Write out the lines from the top of the material through the line with "onAllSides([cornerCap()]), blackPlastic, smooth=False)", exactly and with nothing added.
— begin GIVEN MATERIAL —
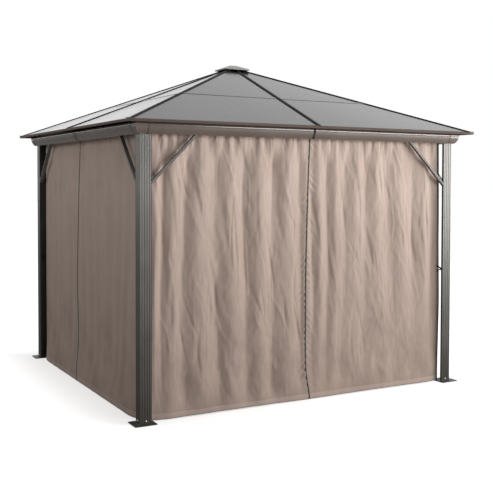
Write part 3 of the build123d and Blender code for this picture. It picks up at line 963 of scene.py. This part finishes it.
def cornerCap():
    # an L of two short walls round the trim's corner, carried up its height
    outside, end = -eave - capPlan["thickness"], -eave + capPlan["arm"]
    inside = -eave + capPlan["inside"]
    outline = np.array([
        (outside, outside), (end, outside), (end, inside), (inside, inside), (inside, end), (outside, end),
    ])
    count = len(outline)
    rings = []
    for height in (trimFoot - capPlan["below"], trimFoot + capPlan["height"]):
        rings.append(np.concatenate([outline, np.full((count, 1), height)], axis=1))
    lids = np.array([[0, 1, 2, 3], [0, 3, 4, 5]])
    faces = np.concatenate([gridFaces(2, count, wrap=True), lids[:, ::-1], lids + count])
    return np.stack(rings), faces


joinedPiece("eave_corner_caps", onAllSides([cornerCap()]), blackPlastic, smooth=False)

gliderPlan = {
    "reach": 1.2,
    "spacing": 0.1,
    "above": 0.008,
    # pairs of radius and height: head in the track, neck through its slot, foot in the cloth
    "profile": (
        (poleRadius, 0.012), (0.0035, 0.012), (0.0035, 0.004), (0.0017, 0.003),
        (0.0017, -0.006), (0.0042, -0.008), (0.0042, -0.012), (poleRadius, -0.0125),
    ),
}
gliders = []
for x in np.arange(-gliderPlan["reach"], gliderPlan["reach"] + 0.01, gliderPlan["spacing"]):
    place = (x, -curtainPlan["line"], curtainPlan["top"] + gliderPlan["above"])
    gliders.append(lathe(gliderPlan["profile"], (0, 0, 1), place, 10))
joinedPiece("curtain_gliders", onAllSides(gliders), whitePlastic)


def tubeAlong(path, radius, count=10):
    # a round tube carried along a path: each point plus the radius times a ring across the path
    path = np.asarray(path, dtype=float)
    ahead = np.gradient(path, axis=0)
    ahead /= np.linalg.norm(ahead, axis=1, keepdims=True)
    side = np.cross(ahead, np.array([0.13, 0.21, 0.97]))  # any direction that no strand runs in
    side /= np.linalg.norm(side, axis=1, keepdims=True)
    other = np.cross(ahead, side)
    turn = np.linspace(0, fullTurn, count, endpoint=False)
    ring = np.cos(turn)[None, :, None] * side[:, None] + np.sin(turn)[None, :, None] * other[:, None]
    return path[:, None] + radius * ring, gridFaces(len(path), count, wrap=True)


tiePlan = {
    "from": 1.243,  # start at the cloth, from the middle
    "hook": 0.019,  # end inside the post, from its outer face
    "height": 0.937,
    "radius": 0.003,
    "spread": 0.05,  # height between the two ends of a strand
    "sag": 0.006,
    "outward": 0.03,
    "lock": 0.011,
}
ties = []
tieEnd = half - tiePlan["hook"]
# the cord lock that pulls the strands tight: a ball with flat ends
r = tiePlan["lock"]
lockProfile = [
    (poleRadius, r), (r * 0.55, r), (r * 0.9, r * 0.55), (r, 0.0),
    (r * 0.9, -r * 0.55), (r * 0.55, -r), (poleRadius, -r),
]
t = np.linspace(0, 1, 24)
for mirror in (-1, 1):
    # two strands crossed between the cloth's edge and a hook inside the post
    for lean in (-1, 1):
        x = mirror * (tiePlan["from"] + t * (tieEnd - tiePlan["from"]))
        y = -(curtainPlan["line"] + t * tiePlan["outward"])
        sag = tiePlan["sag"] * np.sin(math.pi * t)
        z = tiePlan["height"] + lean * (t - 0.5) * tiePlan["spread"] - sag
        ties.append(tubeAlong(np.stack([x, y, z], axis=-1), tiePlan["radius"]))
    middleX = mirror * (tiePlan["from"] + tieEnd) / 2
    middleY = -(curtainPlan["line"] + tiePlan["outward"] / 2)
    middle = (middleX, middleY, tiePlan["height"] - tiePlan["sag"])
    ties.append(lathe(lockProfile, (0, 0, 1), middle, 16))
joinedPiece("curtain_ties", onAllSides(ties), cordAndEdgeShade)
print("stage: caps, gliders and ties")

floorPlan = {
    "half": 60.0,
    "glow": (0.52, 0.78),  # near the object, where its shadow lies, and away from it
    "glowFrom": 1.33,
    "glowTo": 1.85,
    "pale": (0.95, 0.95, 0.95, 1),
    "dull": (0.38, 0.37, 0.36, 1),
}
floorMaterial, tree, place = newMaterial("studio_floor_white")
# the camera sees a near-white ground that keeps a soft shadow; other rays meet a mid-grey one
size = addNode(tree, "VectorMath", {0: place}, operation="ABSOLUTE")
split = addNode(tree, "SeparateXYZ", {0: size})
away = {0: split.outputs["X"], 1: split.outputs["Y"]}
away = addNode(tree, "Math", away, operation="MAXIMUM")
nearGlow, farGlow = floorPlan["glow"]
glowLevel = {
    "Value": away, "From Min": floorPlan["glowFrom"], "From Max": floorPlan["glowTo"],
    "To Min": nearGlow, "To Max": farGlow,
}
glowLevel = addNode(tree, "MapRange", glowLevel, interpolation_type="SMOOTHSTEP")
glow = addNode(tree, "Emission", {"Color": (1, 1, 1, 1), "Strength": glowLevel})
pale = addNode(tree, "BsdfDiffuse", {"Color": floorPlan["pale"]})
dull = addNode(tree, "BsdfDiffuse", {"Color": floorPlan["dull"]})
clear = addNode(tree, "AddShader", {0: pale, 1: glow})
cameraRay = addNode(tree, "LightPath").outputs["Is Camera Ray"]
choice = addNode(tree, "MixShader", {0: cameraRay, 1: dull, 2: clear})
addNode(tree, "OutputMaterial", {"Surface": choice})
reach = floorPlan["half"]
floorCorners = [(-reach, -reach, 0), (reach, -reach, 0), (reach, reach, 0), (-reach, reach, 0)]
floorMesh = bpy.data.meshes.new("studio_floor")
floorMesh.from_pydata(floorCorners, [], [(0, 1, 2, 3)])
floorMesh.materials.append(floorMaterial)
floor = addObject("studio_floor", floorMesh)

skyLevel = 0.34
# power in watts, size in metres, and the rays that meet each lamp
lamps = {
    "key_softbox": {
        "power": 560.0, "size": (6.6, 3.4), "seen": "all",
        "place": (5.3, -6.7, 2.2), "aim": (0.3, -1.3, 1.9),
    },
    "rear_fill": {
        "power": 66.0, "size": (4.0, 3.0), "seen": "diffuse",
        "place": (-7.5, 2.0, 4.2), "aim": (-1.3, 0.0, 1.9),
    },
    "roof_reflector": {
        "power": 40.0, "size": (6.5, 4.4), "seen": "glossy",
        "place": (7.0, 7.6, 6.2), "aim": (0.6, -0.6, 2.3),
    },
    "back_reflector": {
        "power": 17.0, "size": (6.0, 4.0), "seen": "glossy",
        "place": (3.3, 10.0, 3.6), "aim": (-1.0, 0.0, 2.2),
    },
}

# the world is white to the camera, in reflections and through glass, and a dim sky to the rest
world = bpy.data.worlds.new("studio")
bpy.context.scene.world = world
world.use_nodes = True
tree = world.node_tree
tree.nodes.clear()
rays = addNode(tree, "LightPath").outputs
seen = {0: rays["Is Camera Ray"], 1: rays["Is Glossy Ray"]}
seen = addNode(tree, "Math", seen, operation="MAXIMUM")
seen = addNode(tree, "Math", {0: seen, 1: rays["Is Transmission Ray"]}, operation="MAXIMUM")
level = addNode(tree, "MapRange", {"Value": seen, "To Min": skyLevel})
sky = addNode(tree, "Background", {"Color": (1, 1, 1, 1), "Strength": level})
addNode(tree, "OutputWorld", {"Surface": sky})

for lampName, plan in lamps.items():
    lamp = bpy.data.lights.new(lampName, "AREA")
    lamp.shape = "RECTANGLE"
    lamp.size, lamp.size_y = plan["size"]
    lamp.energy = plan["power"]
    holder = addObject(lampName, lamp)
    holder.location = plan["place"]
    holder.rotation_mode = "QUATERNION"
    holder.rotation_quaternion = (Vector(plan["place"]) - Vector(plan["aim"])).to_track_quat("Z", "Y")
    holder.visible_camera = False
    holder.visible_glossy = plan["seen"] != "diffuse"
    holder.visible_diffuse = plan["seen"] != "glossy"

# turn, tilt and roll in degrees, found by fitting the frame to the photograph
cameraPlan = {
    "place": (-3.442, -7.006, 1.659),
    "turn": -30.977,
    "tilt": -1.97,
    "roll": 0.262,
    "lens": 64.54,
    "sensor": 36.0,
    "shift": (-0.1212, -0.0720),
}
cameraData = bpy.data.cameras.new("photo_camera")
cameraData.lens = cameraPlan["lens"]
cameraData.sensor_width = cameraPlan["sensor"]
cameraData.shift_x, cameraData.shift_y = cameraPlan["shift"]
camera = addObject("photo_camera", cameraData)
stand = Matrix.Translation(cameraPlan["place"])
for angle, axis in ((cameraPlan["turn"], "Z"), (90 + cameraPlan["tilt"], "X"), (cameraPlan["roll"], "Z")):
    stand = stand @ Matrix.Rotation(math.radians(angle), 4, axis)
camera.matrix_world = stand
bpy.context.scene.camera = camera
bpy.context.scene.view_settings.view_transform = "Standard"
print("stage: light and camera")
— end GIVEN MATERIAL —
**OUTPUT OF THE TASK**
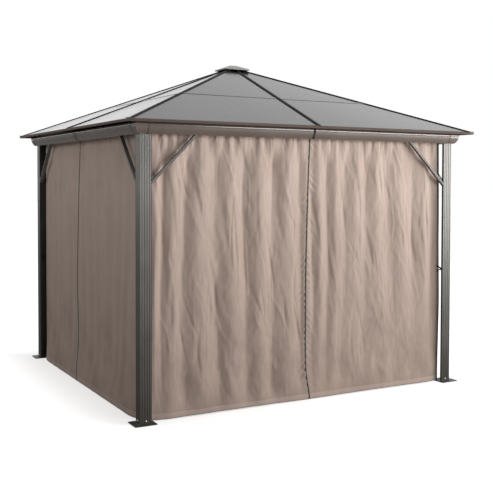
Write part 3 of the build123d and Blender code for this picture. It picks up at line 963 of scene.py. This part finishes it.
def cornerCap():
    # an L of two short walls round the trim's corner, carried up its height
    outside, end = -eave - capPlan["thickness"], -eave + capPlan["arm"]
    inside = -eave + capPlan["inside"]
    outline = np.array([
        (outside, outside), (end, outside), (end, inside), (inside, inside), (inside, end), (outside, end),
    ])
    count = len(outline)
    rings = []
    for height in (trimFoot - capPlan["below"], trimFoot + capPlan["height"]):
        rings.append(np.concatenate([outline, np.full((count, 1), height)], axis=1))
    lids = np.array([[0, 1, 2, 3], [0, 3, 4, 5]])
    faces = np.concatenate([gridFaces(2, count, wrap=True), lids[:, ::-1], lids + count])
    return np.stack(rings), faces


joinedPiece("eave_corner_caps", onAllSides([cornerCap()]), blackPlastic, smooth=False)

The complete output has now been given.